Ideology over science

The Science and Technology Ministry has directed all laboratories under the Council of Scientific and Industrial Research (CSIR) to begin “self-financing” their research. The ostensible purpose is to make financing for scientific research more accountable. But taken together with other developments, this must flag serious concerns about the priorities and the ideological agenda the government is bringing to bear on the scientific community. The decision on “self-financing” was announced at a “Chintan Shivir” in Dehradun this June, in consultation with the RSS. The fact that laboratories were also asked to be mindful of the government’s “social and economic agenda”, therefore, comes as confirmation of the creeping influence of Sangh Parivar affiliates in the science, health and research landscape. It raises questions about the intent behind a similar “self-financing” mandate to the Department of Health Research, which recently shut down the National Nutrition Monitoring Bureau, India’s only agency collecting data on nutrition deficiency among marginalised populations. It is not only that the BJP-led government’s failures to support science and public health are being foregrounded. It is, just as menacingly, that the Sangh Parivar’s ideological assault on reason and scientific temper is being institutionalised. The results are showing. The Ministries of Science and Technology and Health are actively seeking private partnerships to keep research projects going. The international public health community is tracking the developments with alarm. Richard Horton, Editor-in-Chief of The Lancet , said Prime Minister Narendra Modi had consistently and deliberately sidelined the health sector since coming to power. He warned of an impending “collapse”.

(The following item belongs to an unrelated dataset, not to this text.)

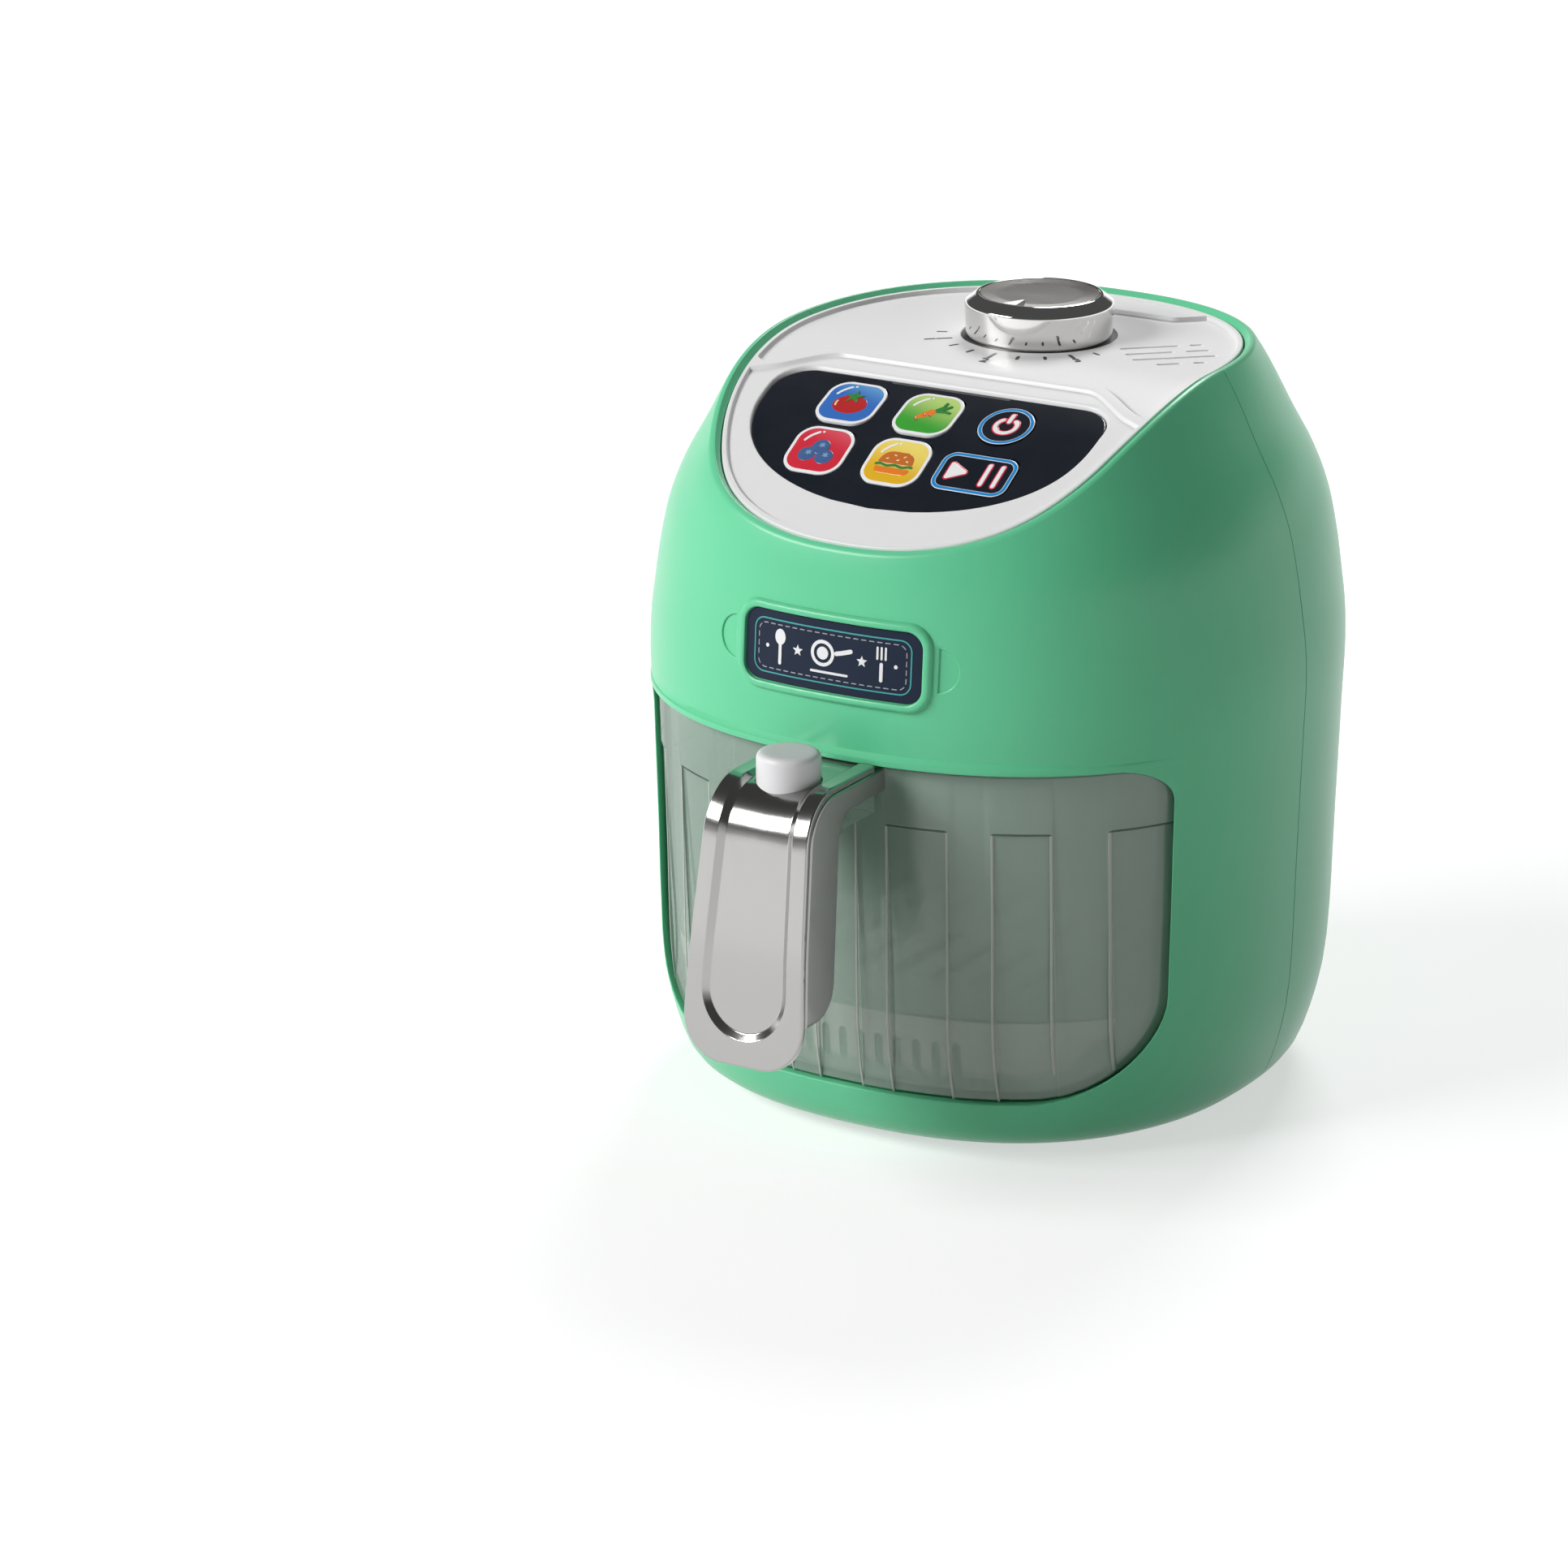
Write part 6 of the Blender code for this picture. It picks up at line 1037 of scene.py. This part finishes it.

The Modi government’s inherent discomfort with “scientific” evidence that may run counter to views shaped largely by the Sangh’s leanings has grave public policy implications. For example, when data collection on nutrition is undermined, policy design can be disconnected from desired outcomes easily. So Madhya Pradesh’s BJP government has stopped serving eggs as part of the mid-day meal scheme, removing an important source of nutrition for schoolchildren. None of this is surprising. Whenever scientific data become inconvenient for the government, it has no qualms in suppressing the research. The CSIR is the backbone of scientific and technological research. Expecting researchers to fund themselves with help from industry and setting “deliverable targets” for them to further a socio-economic agenda too is a clear way of curbing dissent. India’s social sector is already strained for funds, and the increasing politicisation of science is an attempt by the government to force its objectives on research. No two disciplines are less compatible than politics and science. But then, the government and the Sangh personnel behind these decisions have anyway privileged ideology over science.